The Duke of Buccleuch is tenant to the Crown of Montagu House in Whitehall Place. At the time the Metropolitan Board of Works was proceeding to construct the embankment on the north side of the River Thames the Duke held the premises under a lease, dated the 19th of April, 1810, for a term of sixty-two years from the 5th of January, 1806, by the description of "all the piece of ground, &c., abutting eastward on the River Thames, on which Montagu House stood, together (inter alia) [* 455] with all easements, waters, watercourses, profits, commodities, advantages, and appurtenances whatsoever to the said piece of ground belonging or appertaining, or therewith or with any part thereof held, used, occupied, or enjoyed, or acccepted, reputed, deemed, taken, or known as part, parcel, or member thereof." This lease would have expired in January, 1868; but before its expiration the Duke, by agreements with the Crown, upon spending £20,000 upon the premises in rebuilding the house and in other improvements, was to be entitled to a renewal for a term of ninety-nine years. He had performed his part under these agreements, and therefore at the time of the execution of the works by the Metropolitan Board of Works his interest in Montagu House and premises was that of a lessee for the residue of a term of ninety-nine years.

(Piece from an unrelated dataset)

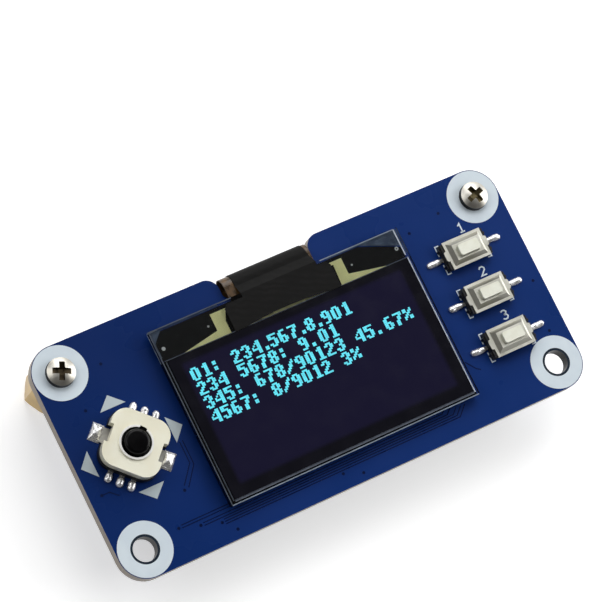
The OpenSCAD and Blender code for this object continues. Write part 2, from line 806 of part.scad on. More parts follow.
module screw(turn) {
    shank_r = thread_d / 2 - screw_gap;
    dome = head_h - head_rim;
    ball = (head_d * head_d / 4 + dome * dome) / (2 * dome);
    color("lightgray")
        translate([0, 0, top_z]) {
            difference() {
                rotate_extrude()
                    intersection() {
                        union() {
                            square([head_d / 2, head_rim]);
                            translate([0, head_h - ball]) circle(ball, $fn = 96);
                        }
                        square([head_d / 2, head_h]);
                    }
                translate([0, 0, head_h - recess_depth])
                    cylinder(d1 = recess_w, d2 = recess_core, h = recess_depth + cut);
                rotate(turn)
                    for (a = [0, 90])
                        rotate(a)
                            rotate([90, 0, 0])
                                linear_extrude(recess_w, center = true)
                                    polygon([[-recess_l / 2, head_h + cut], [recess_l / 2, head_h + cut],
                                             [recess_l / 2, head_h - recess_depth / 3],
                                             [recess_w / 2, head_h - recess_depth],
                                             [-recess_w / 2, head_h - recess_depth],
                                             [-recess_l / 2, head_h - recess_depth / 3]]);
            }
            translate([0, 0, -screw_l]) cylinder(r = shank_r, h = screw_l);
        }
}

module standoff_left() { translate([-hole_x, hole_y, 0]) standoff(); }
module standoff_right() { translate([hole_x, hole_y, 0]) standoff(); }
module screw_left() { translate([-hole_x, hole_y, 0]) screw(recess_turn_left); }
module screw_right() { translate([hole_x, hole_y, 0]) screw(recess_turn_right); }

// ---------------------------------------------------------------- joystick
// Its own X runs between the rows of legs, its own Y between the cover's tabs.

module joystick_base() {
    slot_w = joy_recess_w + 2 * tab_slack;
    slot_in = tab_root - joy_sheet - tab_slack;
    color([0.09, 0.09, 0.1])
        at_joystick() {
            difference() {
                linear_extrude(joy_base_h) rounded_plate(joy_base_w, joy_base_w, joy_corner_r);
                translate([0, 0, joy_floor]) cylinder(d = joy_cavity_d, h = joy_base_h);
                for (s = [-1, 1])
                    translate([0, s * (slot_in + joy_base_w / 2), joy_base_h / 2])
                        cube([slot_w, joy_base_w, joy_base_h + cut], center = true);
            }
            for (s = [-1, 1])
                translate([s * joy_peg_r, 0, -joy_peg_l]) cylinder(d = joy_peg_d, h = joy_peg_l);
        }
}

// The cover's outline, drawn in from its outer face by a distance.
module joystick_cover_outline(inset) {
    w = joy_cover_w - 2 * inset;
    difference() {
        rounded_plate(w, w, joy_corner_r - inset);
        for (s = [-1, 1])
            translate([0, s * (tab_root - inset + joy_cover_w / 2)])
                square([joy_recess_w + 2 * inset, joy_cover_w], center = true);
    }
}

module joystick_cover() {
    collar_d = joy_collar_in + 2 * joy_collar_wall;
    color("antiquewhite")
        at_joystick() {
            difference() {
                union() {
                    translate([0, 0, joy_base_h])
                        linear_extrude(joy_cover_h) joystick_cover_outline(0);
                    translate([0, 0, cover_top]) cylinder(d = collar_d, h = joy_collar_h);
                }
                translate([0, 0, joy_base_h - cut])
                    linear_extrude(joy_cover_h - joy_sheet + cut) joystick_cover_outline(joy_sheet);
                cylinder(d = joy_collar_in, h = cover_top + joy_collar_h + cut);
                // the notch that the stick's key rib moves in
                rotate(rib_turn - joy_turn)
                    translate([0, -rib_w / 2 - rib_gap, joy_base_h])
                        cube([collar_d / 2 + cut, rib_w + 2 * rib_gap, joy_cover_h + joy_collar_h + cut]);
            }
            // the two tabs that fold down past the base and out onto the board
            for (s = [-1, 1])
                flip_y(s) {
                    translate([-joy_tab_w / 2, tab_root - joy_sheet, 0])
                        cube([joy_tab_w, joy_sheet, joy_base_h]);
                    translate([-joy_tab_w / 2, tab_root - joy_sheet, 0])
                        cube([joy_tab_w, joy_tab_reach - tab_root + joy_sheet, joy_sheet]);
                }
        }
}

// Mirrors what follows across the X axis when the side is -1.
module flip_y(side) {
    if (side < 0) mirror([0, 1, 0]) children();
    else children();
}

module joystick_leg_places() {
    for (a = [0, 180], i = [-1:1])
        rotate(a) translate([0, i * joy_leg_pitch, 0]) children();
}

module joystick_leg() {
    translate([joy_base_w / 2, -joy_leg_w / 2, 0])
        cube([joy_leg_reach - joy_base_w / 2, joy_leg_w, joy_leg_t]);
}

module joystick_legs() {
    color("silver") at_joystick() joystick_leg_places() joystick_leg();
}

// A sprung leaf of sheet metal: a flat foot, then a slope up to the tip.
module joystick_side_leaf() {
    bend = leaf_in + leaf_foot;
    rotate([90, 0, 0])
        linear_extrude(leaf_w, center = true)
            polygon([[leaf_in, 0], [bend, 0], [leaf_out, leaf_h - leaf_sheet],
                     [leaf_out, leaf_h], [bend, leaf_sheet], [leaf_in, leaf_sheet]]);
}

module joystick_side_leaves() {
    color("lightgray")
        on_joystick_floor()
            for (a = [0:90:270])
                rotate(a - joy_turn) joystick_side_leaf();
}

module joystick_centre_dome() {
    color("lightgray") on_joystick_floor() spring_dome(mid_dome_r, mid_dome_h);
}

module on_joystick_floor() { at_joystick() translate([0, 0, joy_floor]) children(); }

module joystick_ring() {
    color([0.08, 0.08, 0.08])
        at_joystick()
            translate([0, 0, rock_z])
                difference() {
                    cylinder(d = rock_ring_d, h = rock_t);
                    translate([0, 0, -cut]) cylinder(d = rock_in_d, h = rock_t + 2 * cut);
                }
}

module joystick_plate() {
    color([0.08, 0.08, 0.08])
        at_joystick()
            translate([0, 0, rock_z])
                difference() {
                    cylinder(d = plate_d, h = rock_t);
                    translate([0, 0, -cut])
                        cylinder(d = shaft_d + 2 * shaft_gap, h = rock_t + 2 * cut);
                }
}

module joystick_stick() {
    color([0.05, 0.05, 0.05])
        at_joystick() {
            translate([0, 0, shaft_z]) cylinder(d = shaft_d, h = head_z - shaft_z);
            rotate_extrude()
                intersection() {
                    translate([0, head_z]) square([stick_d / 2, stick_top - head_z]);
                    union() {
                        translate([0, head_z])
                            square([stick_d / 2, stick_top - stick_round - head_z]);
                        square([stick_d / 2 - stick_round, stick_top]);
                        translate([stick_d / 2 - stick_round, stick_top - stick_round])
                            circle(stick_round);
                    }
                }
            // the small key rib at the side of the head
            rotate(rib_turn - joy_turn)
                translate([0, -rib_w / 2, head_z])
                    cube([stick_d / 2 + rib_l, rib_w, stick_top - stick_round - head_z]);
        }
}

// ---------------------------------------------------------------- keys
// Its own origin is at the middle of the key, on the board's top face.

module key_base() {
    color([0.08, 0.08, 0.08])
        difference() {
            union() {
                translate([-key_base_l / 2, -key_base_w / 2, 0])
                    cube([key_base_l, key_base_w, key_base_h]);
                for (x = [-1, 1], y = [-1, 1])
                    translate([x * key_base_l / 2, y * key_rib_y, 0])
                        cylinder(r = key_rib_r, h = key_base_h - key_rib_r);
            }
            translate([-key_cavity_l / 2, -key_cavity_w / 2, key_floor])
                cube([key_cavity_l, key_cavity_w, key_base_h]);
        }
}

module key_cover() {
    color("silver")
        translate([0, 0, flange_z])
            difference() {
                union() {
                    linear_extrude(key_sheet) {
                        square([key_flange_l, key_flange_w], center = true);
                        rounded_plate(key_base_l, key_ear_w, key_rib_r);
                    }
                    translate([0, 0, key_sheet])
                        sloped_block(key_raise_l, key_raise_w, key_slope, key_raise_h);
                }
                // the hollow under the raised part, and the button's window
                translate([0, 0, key_sheet])
                    sloped_block(key_raise_l - 2 * key_sheet, key_raise_w - 2 * key_sheet,
                                 key_slope, key_raise_h - key_sheet);
                translate([0, 0, key_sheet / 2])
                    cube([key_raise_l - 2 * key_sheet, key_raise_w - 2 * key_sheet, key_sheet + eps],
                         center = true);
                linear_extrude(key_sheet + key_raise_h + cut)
                    rounded_plate(button_l + 2 * button_gap, button_w + 2 * button_gap, key_rib_r);
            }
}

module key_button() {
    color("linen") {
        translate([0, 0, lip_z])
            linear_extrude(button_top - lip_z) rounded_plate(button_l, button_w, key_rib_r);
        translate([0, 0, lip_z])
            linear_extrude(button_lip_t)
                rounded_plate(button_l + 2 * button_lip, button_w + 2 * button_lip, key_rib_r);
        translate([0, 0, plunger_z]) cylinder(d = plunger_d, h = lip_z - plunger_z);
    }
}

module key_dome() {
    color("lightgray") translate([0, 0, key_floor]) spring_dome(key_dome_r, key_dome_h);
}

module key_leg() {
    translate([key_base_l / 2, -key_leg_w / 2, 0])
        cube([key_leg_reach - key_base_l / 2, key_leg_w, key_leg_t]);
}

module key_legs() {
    color("silver") for (a = [0, 180]) rotate(a) key_leg();
}

// ---------------------------------------------------------------- solder on the top side

module key_solder() {
    tip = key_leg_reach + solder_past;
    root = key_base_l / 2 + key_solder_gap;
    past = tip + cut;
    slope = (key_solder_w - key_leg_w) / (2 * (tip - key_solder_full - root));
    near = key_leg_w / 2 - slope * key_solder_gap;
    far = key_leg_w / 2 + slope * (past - root);
    difference() {
        intersection() {
            translate([(root + tip) / 2, 0, 0]) solder_finger(tip - root, key_solder_w);
            // narrows to the terminal's width at the base
            linear_extrude(key_solder_w)
                polygon([[key_base_l / 2, -near], [past, -far], [past, far], [key_base_l / 2, near]]);
        }
        key_leg();
    }
}

module leg_solder() {
    tip = joy_leg_reach + leg_solder_past;
    root = joy_base_w / 2 + leg_solder_gap;
    difference() {
        translate([(root + tip) / 2, 0, 0]) solder_finger(tip - root, leg_solder_w);
        joystick_leg();
    }
}

module tab_solder() {
    tip = joy_tab_reach + tab_solder_past;
    difference() {
        translate([0, tip - tab_solder_l / 2, 0])
            solder_cushion(tab_solder_w, tab_solder_l, tab_solder_h);
        translate([-joy_tab_w / 2, 0, -cut]) cube([joy_tab_w, joy_tab_reach, joy_sheet + cut]);
    }
}

module solder_joints() {
    color("gainsboro") {
        for (k = [1:key_n]) at_key(k) for (a = [0, 180]) rotate(a) key_solder();
        at_joystick() {
            joystick_leg_places() leg_solder();
            for (a = [0, 180]) rotate(a) tab_solder();
        }
    }
}

// ---------------------------------------------------------------- underside parts

// Hangs a row of chip parts under the board, on one side of the flex's soldered end.
module chip_part_places(side, n) {
    for (i = [0:n - 1])
        translate([side * chip_part_x, chip_part_y + i * chip_part_pitch, under_z]) children();
}

module chip_part(h) {
    translate([-chip_part_l / 2, -chip_part_w / 2, -h]) cube([chip_part_l, chip_part_w, h]);
}

module capacitors() { color("tan") chip_part_places(-1, cap_n) chip_part(cap_h); }
module resistors() { color([0.1, 0.1, 0.1]) chip_part_places(1, res_n) chip_part(res_h); }

// ---------------------------------------------------------------- the model

circuit_board();
printed_marks();
panel_pad();
cap_glass();
front_glass();
polariser();
driver_chip();
light_shield();
flex_tail();
flex_solder();
flex_tape();
header_body();
header_contacts();
standoff_left();
standoff_right();
screw_left();
screw_right();
joystick_base();
joystick_cover();
joystick_legs();
joystick_side_leaves();
joystick_centre_dome();
joystick_ring();
joystick_plate();
joystick_stick();
solder_joints();
capacitors();
resistors();
for (k = [1:key_n]) {
    at_key(k) key_base();
    at_key(k) key_cover();
    at_key(k) key_button();
    at_key(k) key_dome();
    at_key(k) key_legs();
}
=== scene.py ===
"""Looks of a small plug-on display module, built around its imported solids.

Lengths are in metres, in the module's own frame: the origin is the centre of the four-hole
pattern in the plane of the standoffs' feet, +X runs to the keys and +Z points out of the display.
"""

import logging
import math
from dataclasses import dataclass
from enum import Enum

import bmesh
import bpy
from mathutils import Matrix, Vector


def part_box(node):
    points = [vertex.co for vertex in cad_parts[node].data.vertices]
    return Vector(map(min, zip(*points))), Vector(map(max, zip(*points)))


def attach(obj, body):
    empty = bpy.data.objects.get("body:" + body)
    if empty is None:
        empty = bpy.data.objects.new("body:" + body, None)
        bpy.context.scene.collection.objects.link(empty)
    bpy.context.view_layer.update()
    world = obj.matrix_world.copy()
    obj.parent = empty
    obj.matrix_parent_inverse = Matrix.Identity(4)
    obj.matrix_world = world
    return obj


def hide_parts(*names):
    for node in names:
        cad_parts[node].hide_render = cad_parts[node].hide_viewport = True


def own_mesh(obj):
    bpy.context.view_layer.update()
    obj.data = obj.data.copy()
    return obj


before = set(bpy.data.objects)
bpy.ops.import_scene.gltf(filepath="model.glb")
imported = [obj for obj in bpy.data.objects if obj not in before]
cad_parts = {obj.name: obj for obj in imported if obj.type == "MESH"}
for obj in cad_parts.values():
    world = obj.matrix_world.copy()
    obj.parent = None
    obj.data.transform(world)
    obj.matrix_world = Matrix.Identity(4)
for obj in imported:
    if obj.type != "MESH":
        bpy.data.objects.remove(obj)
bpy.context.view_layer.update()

LOG = logging.getLogger("display_module")
MM = 0.001
HOLE_MM = (29.0, 11.5)  # the board's holes, on both sides of its middle
STICK_MM = (-25.0, 0.1)  # the joystick's centre
COVER_TOP_MM = 10.8  # the flat top of the joystick's cover
SAME_SPOT = 1e-7  # vertices closer than this become one
DOT_SIDES = 20
MITRE_LIMIT = 0.4  # keeps a ribbon's sharp corners from running out far
Colour = tuple[float, float, float]
Place = tuple[float, float, float]
Point = tuple[float, float]
Material = bpy.types.Material
Node = bpy.types.Node
Object = bpy.types.Object
Socket = bpy.types.NodeSocket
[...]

Montagu House and premises were bounded on the river side by a wall, along the whole length of which, at high water, the river flowed. There was a gate in this wall, usually kept locked, which led from some stairs in the garden of the house to a causeway or pier which ran out into the river to low-water mark. The causeway had been used for more than forty years for landing coals from barges, and for bringing vegetables, &c., for the use of the tenants of Montagu House, who always repaired the causeway at their own expense when it needed repair.

By the Thames Embankment Act, 25 & 26 Vict. c. 93, the Metropolitan Board of Works was authorized to construct an embankment on the north side of the Thames from Westminster Bridge to Blackfriars Bridge. In the course of performing the necessary works it became necessary to remove the causeway and the landing-place connected therewith, and also entirely to shut off Montagu House and premises from direct access to the river. In the place where the water had previously flowed a solid embankment was made, which has since become a public highway.